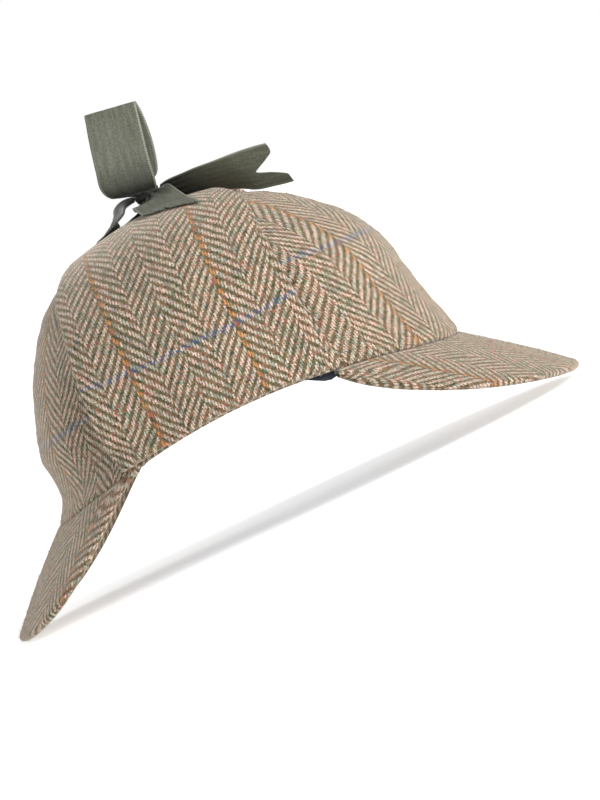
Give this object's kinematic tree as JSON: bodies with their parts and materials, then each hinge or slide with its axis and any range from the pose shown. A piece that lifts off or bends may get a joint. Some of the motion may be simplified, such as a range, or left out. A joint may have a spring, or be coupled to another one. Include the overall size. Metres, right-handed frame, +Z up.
{
  "type": "deerstalker hat",
  "caption": "Tweed deerstalker hat with a peak at the front and back, ear flaps folded up over the crown and a ribbon bow on top.",
  "frame": {"origin": "on the floor, under the middle of the crown", "axes": "+X to the front peak, +Y to the wearer's left, +Z up"},
  "size_m": [0.2898, 0.176, 0.2085],
  "materials": {
    "tweed": "herringbone wool tweed with a thin coloured overcheck",
    "ribbon": "dark green ribbed ribbon"
  },
  "bodies": {
    "root": {"crown_panel_front_left": "tweed", "crown_panel_front_right": "tweed", "crown_panel_side_left": "tweed", "crown_panel_side_right": "tweed", "crown_panel_back_left": "tweed", "crown_panel_back_right": "tweed", "peak_front": "tweed", "peak_back": "tweed", "ear_flap_right": "tweed", "ear_flap_left": "tweed", "strap_near": "ribbon", "strap_far": "ribbon", "bow_knot": "ribbon", "bow_loop": "ribbon", "tail_notched": "ribbon", "tail_plain": "ribbon"}
  },
  "joints": []
}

---

**Task to complete:** Return every line exactly.

**Correct answer:**
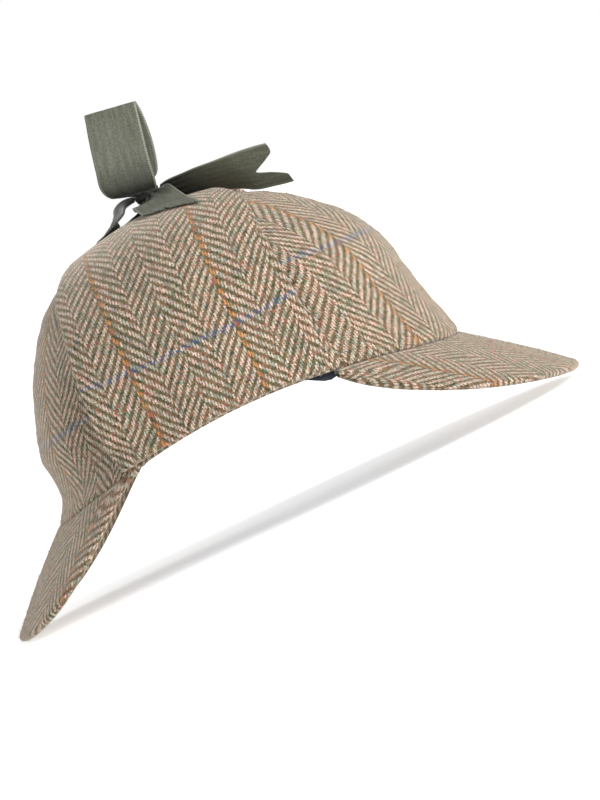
Give this object's kinematic tree as JSON: bodies with their parts and materials, then each hinge or slide with its axis and any range from the pose shown. A piece that lifts off or bends may get a joint. Some of the motion may be simplified, such as a range, or left out. A joint may have a spring, or be coupled to another one. Include the overall size. Metres, right-handed frame, +Z up.
{
  "type": "deerstalker hat",
  "caption": "Tweed deerstalker hat with a peak at the front and back, ear flaps folded up over the crown and a ribbon bow on top.",
  "frame": {"origin": "on the floor, under the middle of the crown", "axes": "+X to the front peak, +Y to the wearer's left, +Z up"},
  "size_m": [0.2898, 0.176, 0.2085],
  "materials": {
    "tweed": "herringbone wool tweed with a thin coloured overcheck",
    "ribbon": "dark green ribbed ribbon"
  },
  "bodies": {
    "root": {"crown_panel_front_left": "tweed", "crown_panel_front_right": "tweed", "crown_panel_side_left": "tweed", "crown_panel_side_right": "tweed", "crown_panel_back_left": "tweed", "crown_panel_back_right": "tweed", "peak_front": "tweed", "peak_back": "tweed", "ear_flap_right": "tweed", "ear_flap_left": "tweed", "strap_near": "ribbon", "strap_far": "ribbon", "bow_knot": "ribbon", "bow_loop": "ribbon", "tail_notched": "ribbon", "tail_plain": "ribbon"}
  },
  "joints": []
}